Should You Play Barrage?
Barrage is built for experienced gamers who want high-interaction, competitive strategy with real consequences for every decision. Three to four players is the ideal count, where the map fills up and the water system creates maximum tension. It pairs well with groups that enjoy games like Brass: Birmingham or Scythe, though Barrage leans more aggressive than either.

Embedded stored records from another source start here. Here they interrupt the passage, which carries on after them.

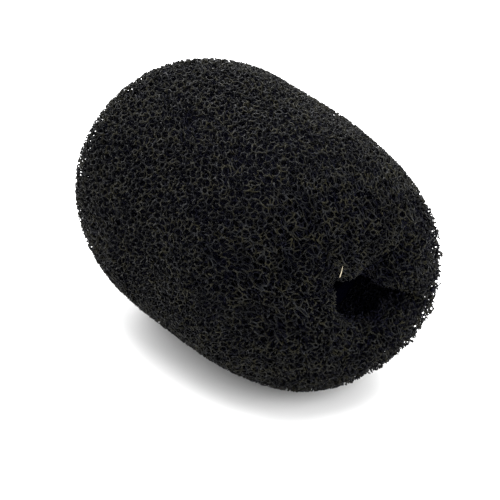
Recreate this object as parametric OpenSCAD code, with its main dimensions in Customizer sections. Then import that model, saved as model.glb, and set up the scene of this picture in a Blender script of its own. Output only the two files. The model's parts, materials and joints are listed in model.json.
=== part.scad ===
// Foam windscreen for a small microphone capsule, lying on its side.
// Millimetres. X is the windscreen's axis, with the mouth at +X, and Z is up.
// The origin is on the surface it lies on, below the middle of the barrel.

/* [Barrel] */
// Length of the foam barrel along its axis
barrel_len = 31.5; // [30.5:0.5:34]
// Diameter of the foam barrel
barrel_d = 22; // [21.5:0.5:25]
// Bluntness of the closed end: 2 is an ellipse, larger is squarer
back_blunt = 4.2; // [3:0.1:5]
// Bluntness of the mouth end
front_blunt = 2.8; // [2.7:0.1:4]
// How deep the side that it lies on is pressed flat
rest_flat = 0.15; // [0.1:0.05:0.3]

/* [Mouth] */
// Distance from the axis to each lip's fold line
fold_r = 3.3; // [3.2:0.1:3.5]
// Radius inside which the four lips stay
mouth_r = 4.2; // [4:0.1:4.4]
// Thickness of a lip
lip_t = 1; // [0.8:0.1:1.1]
// How far each lip dips towards the pocket at rest, in degrees
lip_dip = 12; // [6:1:16]
// How far a lip folds in when a capsule is pushed past it, in degrees from flat
fold_limit = 88; // [84:1:88]
// Width of the hole left between the lips' tips
mouth_hole = 2; // [1.2:0.1:2.2]
// Width of the crease between two lips
crease = 0.3; // [0.2:0.05:0.4]
// Turn of the lips about the axis, in degrees
mouth_turn = 13; // [0:1:20]
// Thickness of the foam rim in front of the fold lines
rim_t = 2; // [1.8:0.1:2.2]

/* [Pocket] */
// Bore of the retaining ring, which grips the microphone capsule
ring_bore_d = 6; // [5.4:0.1:6.2]
// Outer diameter of the retaining ring
ring_d = 8.8; // [8.6:0.1:9.4]
// Length of the retaining ring
ring_len = 4; // [3:0.5:4]
// Length of the foam neck in front of the ring
neck_len = 1.8; // [1.2:0.1:2.4]
// Diameter of that neck
neck_d = 7; // [6.6:0.1:7.4]
// Diameter of the pocket behind the ring
pocket_d = 7.2; // [6.6:0.1:8]
// Depth of the pocket's floor behind the front of the barrel
pocket_depth = 21; // [18:0.5:22]

/* [Hidden] */

$fn = 96;
outline_steps = 44;
eps = 0.01;

axis_z = barrel_d / 2 - rest_flat;
front_x = barrel_len / 2;
fold_x = front_x - rim_t;

// The room that a lip's heel needs when it is folded in
fold_clear = 0.2;
heel_r = fold_r + lip_t * sin(fold_limit);
lip_corner = mouth_r * cos(45);
chamber_r = sqrt(pow(heel_r, 2) + pow(lip_corner, 2)) + fold_clear;
chamber_len = (fold_r - mouth_hole / 2) + fold_clear + lip_t / 2;

chamber_back_x = fold_x - chamber_len;
ring_front_x = chamber_back_x - neck_len;
ring_back_x = ring_front_x - ring_len;
ring_chamfer = 0.4;
bead_len = 1.8;
bead_t = 0.35;
bead_x = ring_front_x - ring_len / 2;
pocket_floor_x = front_x - pocket_depth;

foam = [0.10, 0.10, 0.11];
lip_foam = [0.15, 0.15, 0.16];
ring_plastic = [0.22, 0.22, 0.24];
glue = [0.80, 0.72, 0.52];

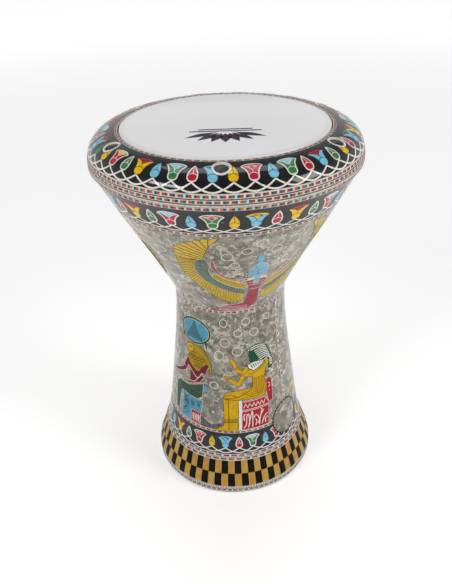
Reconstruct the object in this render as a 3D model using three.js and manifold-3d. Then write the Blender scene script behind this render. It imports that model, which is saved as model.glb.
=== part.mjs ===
// Darbuka: a goblet drum with a cast aluminium shell, a plastic head held down by a cast clamp ring and six
// cap screws, and a mosaic skin of inlaid bands. Millimetres, +Z up. The origin is the centre of the circle
// that the foot stands on, and the front of the drum faces -Y.
import * as THREE from "three";
import { mergeVertices } from "three/addons/utils/BufferGeometryUtils.js";
import Module from "manifold-3d";

const wasm = await Module();
wasm.setup();

// ---- Driving dimensions ----
const HEIGHT = 430; // floor to playing surface
const RIM_RADIUS = 140; // widest circle, at the shoulder
const RIM_HEIGHT = 399; // where that circle lies
const NECK_RADIUS = 62.4; // narrowest circle
const SKIN = 1.5; // thickness of the mosaic skin
const GAP = 0.3; // glue line or clearance between two pieces that meet
const WALL = 4.5; // cast wall behind the skin
const SEGMENTS = 36; // facets round every turned piece
// Facets of the round details.
const SIDES = { medallion: 28, well: 18, head: 16, hole: 12, shank: 10, socket: 6 };
const OUTLINE_STEPS = 600; // steps along the curve of the foot and neck
const SHOULDER_STEPS = 8; // steps round the turn from the bowl to the rim
const LAP = 1; // how far a solid passes the face where it joins or cuts another
const WELD = 1e-4; // points closer than this are one point

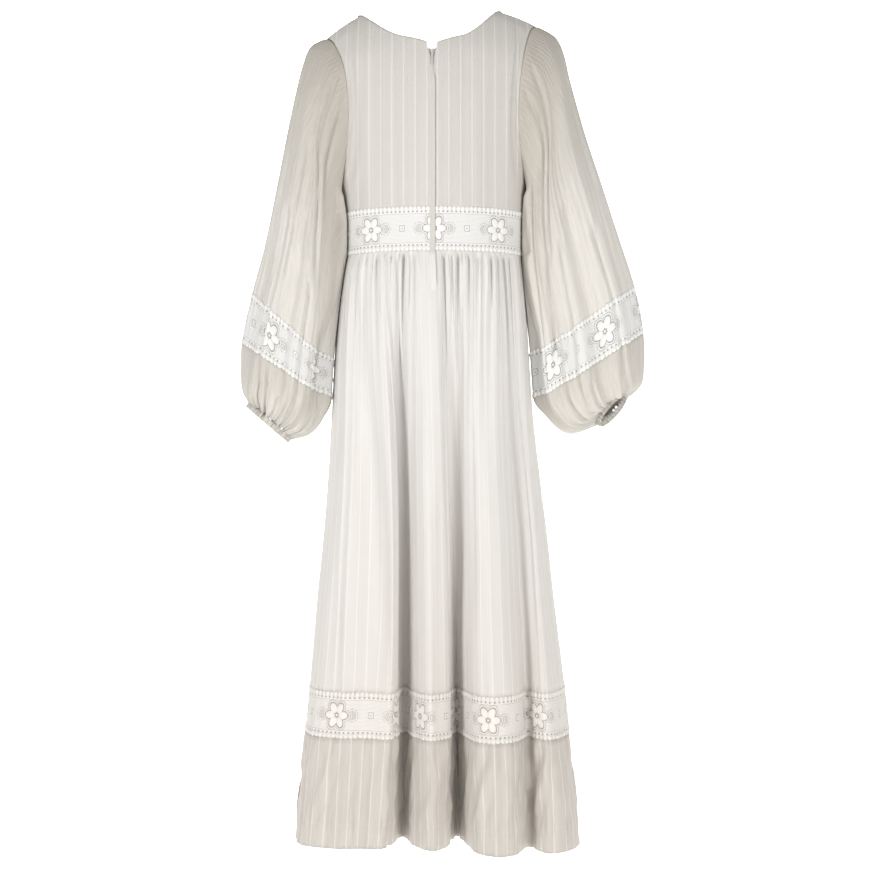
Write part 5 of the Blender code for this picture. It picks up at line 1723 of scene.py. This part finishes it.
def build_floor():
    bm = bmesh.new()
    bmesh.ops.create_grid(bm, x_segments=40, y_segments=60, size=0.5)
    bend_start, radius, long, wide, steeper = 4.6, 1.4, 8.0, 14, 4
    for vert in bm.verts:
        along = long * (vert.co.y + 0.5)
        turn = min(max((along - bend_start) / radius, 0.0), math.pi / 2)
        rise = max(along - bend_start - radius * math.pi / 2, 0.0)
        y = 3.2 - min(along, bend_start) - radius * math.sin(turn)
        z = FLOOR + radius * (1 - math.cos(turn)) + rise * steeper
        vert.co = Vector((vert.co.x * wide, y, z))
    bmesh.ops.recalc_face_normals(bm, faces=bm.faces)
    mesh = keep_shape(bm, "floor")
    mesh.shade_smooth()
    floor = bpy.data.objects.new("floor", mesh)
    bpy.context.scene.collection.objects.link(floor)
    made, _, shader = new_finish("studio_paper", 0.95, 0.0)
    shader.inputs["Base Color"].default_value = (0.93, 0.93, 0.93, 1)
    mesh.materials.append(made)


def add_lamp(name, place, aim, size, watts, colour):
    data = bpy.data.lights.new(name, "AREA")
    data.shape = "DISK"
    data.size = size
    data.energy = watts
    data.color = colour
    lamp = bpy.data.objects.new(name, data)
    lamp.location = place
    lamp.rotation_euler = (Vector(aim) - Vector(place)).to_track_quat("-Z", "Y").to_euler()
    bpy.context.scene.collection.objects.link(lamp)


def build_camera():
    data = bpy.data.cameras.new("camera")
    data.sensor_width = 36.0
    data.lens = data.sensor_width * CAMERA_AWAY / PHOTO_METRES
    camera = bpy.data.objects.new("camera", data)
    camera.location = (0, CAMERA_AWAY, CAMERA_HEIGHT)
    camera.rotation_euler = (math.pi / 2, 0, math.pi)
    bpy.context.scene.collection.objects.link(camera)
    bpy.context.scene.camera = camera
    print("lens", round(data.lens, 1), "mm")


build_floor()
add_lamp("key", (2.5, 2.5, -0.4), (0, 0, -0.75), 1.3, 55.0, (1.0, 0.99, 0.975))
add_lamp("fill", (-1.5, 2.45, -0.75), (0, 0, -0.75), 1.4, 38.0, (1.0, 0.985, 0.96))
add_lamp("backdrop", (0, -1.0, 0.95), (0, -2.8, -0.7), 1.2, 150.0, (1.0, 1.0, 1.0))
world = bpy.context.scene.world or bpy.data.worlds.new("studio")
bpy.context.scene.world = world
world.use_nodes = True
sky = world.node_tree.nodes["Background"]
sky.inputs["Color"].default_value = (1.0, 0.99, 0.98, 1)
sky.inputs["Strength"].default_value = 0.43
bpy.context.scene.view_settings.view_transform = "Standard"
build_camera()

Skip it if your group prefers low-conflict engine builders, if a steep learning curve will discourage repeat plays, or if the prospect of an opponent deliberately blocking your water supply sounds more frustrating than fun. Barrage does not pull its punches, and it expects the same from everyone at the table.
The Verdict on Barrage
Barrage is one of the most interactive and cutthroat Euro games released in the last decade, a design that takes the worker placement genre and injects it with the territorial aggression of an area control game. The construction wheel, shared water system, and asymmetric company powers combine to create something that feels truly original in a crowded design space. It punishes passivity and rewards players who read the board and react to opponents as much as they plan their own builds. The learning curve is steep and the tone is merciless, but for groups that want their strategy games to have teeth, Barrage delivers a competitive experience that few other Euros can match.